Kathryn is a craft aficionado who loves writing about DIY home improvement projects. When she’s not writing, she loves reading, listening to musicals, and playing with her kids.
Air Conditioner Running But Not Lowering Temperature?
Hot weather is a lot more tolerable when you have air conditioning to escape it. It can be frustrating when your air conditioner isn’t cooling your home.
There are a lot of possible reasons for your air conditioner to turn on, but not cool the air. For central air, some possible causes are the thermostat settings, air filter, condenser unit, evaporator coils, and refrigerant. For a window unit, check the air filter, and check the back of the unit for debris. In many cases when you can’t figure out the cause you’ll have to call a professional.
In this article, we’ll go through some possible causes and fixes for your air conditioning troubles.
Table of Contents
- Reasons Why AC Is Running But Not Lowering Temperature
- Troubleshooting a Window Unit
- Related Questions
Reasons Why AC Is Running But Not Lowering Temperature
If your air conditioning is running, but not cooling, the first thing you should do is check the thermostat. It may sound silly, but it’s easy to just assume that the thermostat is set like just like it always is. If someone else changed the settings or it the power went off recently, it might need to be readjusted.
If the thermostat is in the “on” setting, it will blow air out continuously. But it may not always be cooling your home. Turn it on “auto”. This will ensure that air only blows from the vents when the air conditioner is cooling.
Blocked Condenser Unit
If the thermostat settings are correct, then your air condenser might be blocked or dirty. Check the unit from the outside, clean around it, and remove any debris that you see around it, like weeds, tree branches, etc. that might be blocking the air circulation.
You can also spray it with a garden hose using a light, gentle stream. A high-pressure stream could damage the condenser fins that allow airflow to cool the refrigerant.
Dirty Air Filter
Check and make sure your air filter is clean. When the air filter is dirty, it could restrict the air to the evaporator coil. This can cause the coil to freeze. You can often find the air filter on the indoor unit.
You might need to change the filter more often, especially if you have pets or run the AC a lot. To test it, pull the filter out. If you can’t see through it, it’s time to wash it or replace it.
If the air still isn’t cooling, you could have a problem with the compressor or refrigerant. You’ll need to call a professional for this.
Wrong Size Air Conditioner
If the AC is only cooling the air slightly, your unit might not be the right size for your home. Any system you get should be able to keep your home cool on the average summer day.

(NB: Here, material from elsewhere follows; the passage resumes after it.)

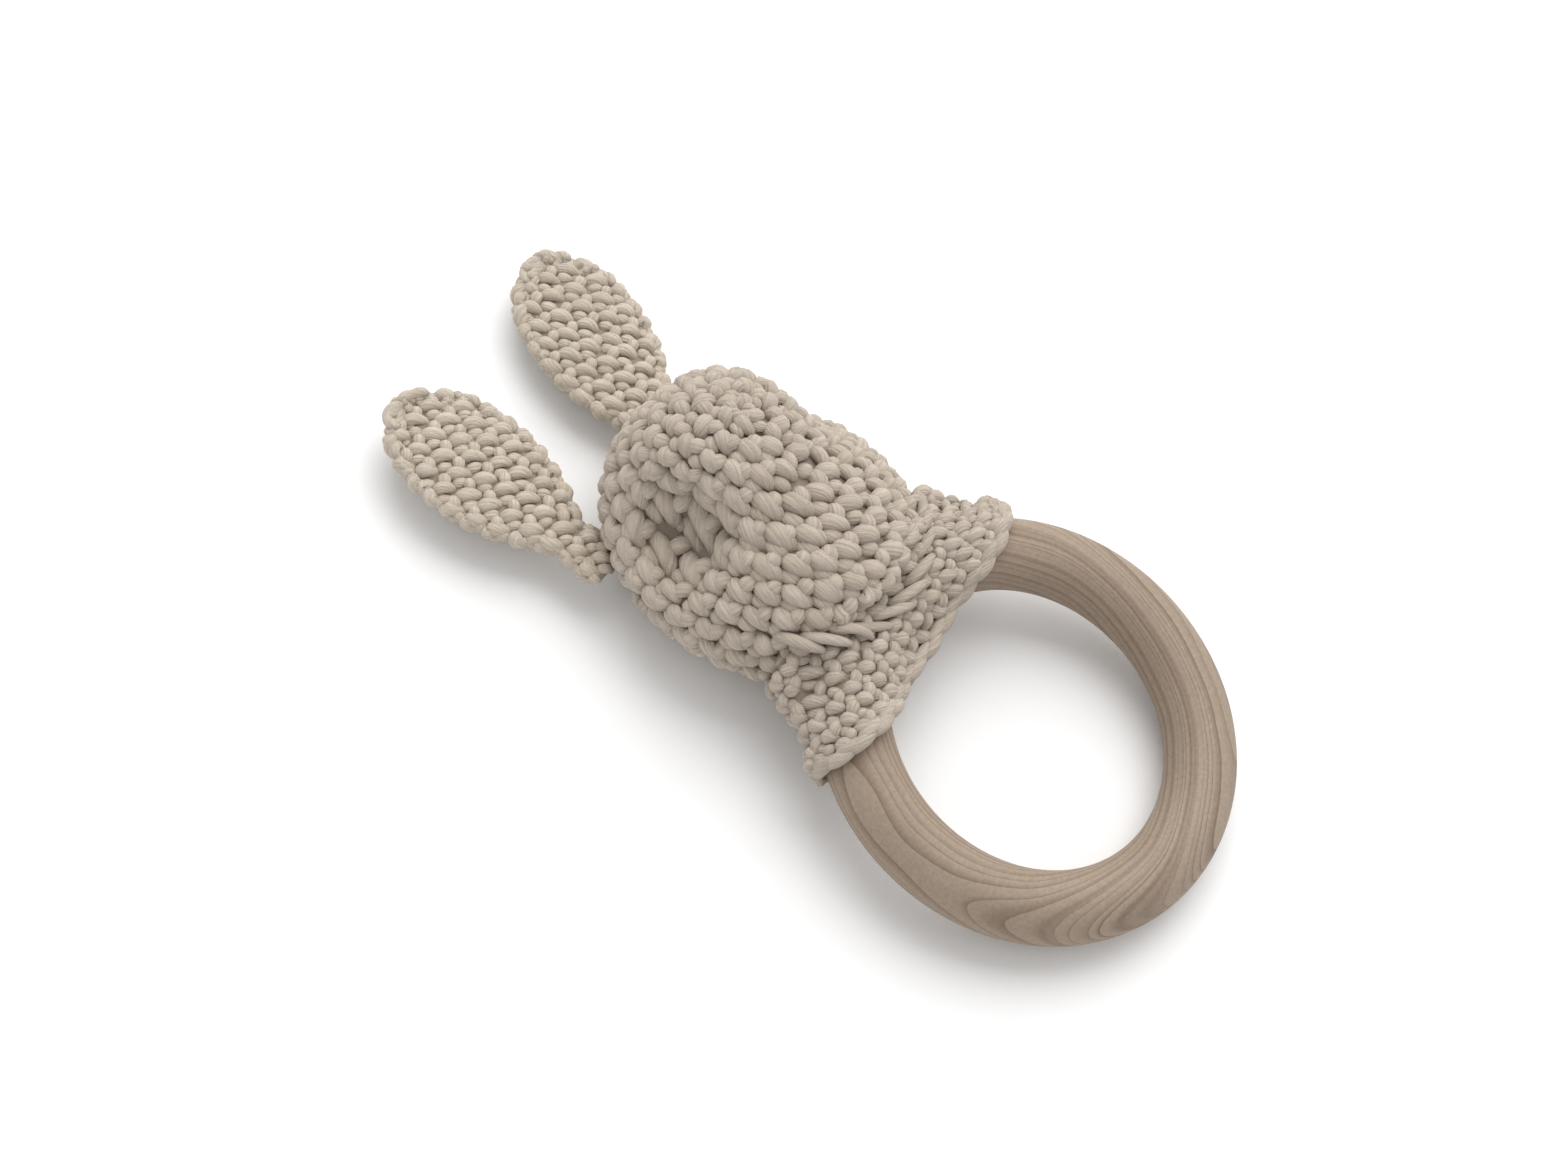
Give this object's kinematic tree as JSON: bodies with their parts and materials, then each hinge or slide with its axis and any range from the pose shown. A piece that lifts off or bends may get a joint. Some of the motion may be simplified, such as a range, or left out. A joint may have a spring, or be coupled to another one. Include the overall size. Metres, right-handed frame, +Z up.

An air conditioner should be able to keep a 20-25-degree temperature difference between the outdoor and indoor temperatures. If you’re not sure of the size, call a professional to determine whether your AC is doing its job correctly.
Frozen Evaporator Coil
Evaporator coils are the part that absorbs the heat from the air of your home. They are usually situated behind a panel on top of the furnace. Warm indoor air passes through the evaporator coil where heat energy and humidity are removed from the air. Cooler air is then circulated back to the home.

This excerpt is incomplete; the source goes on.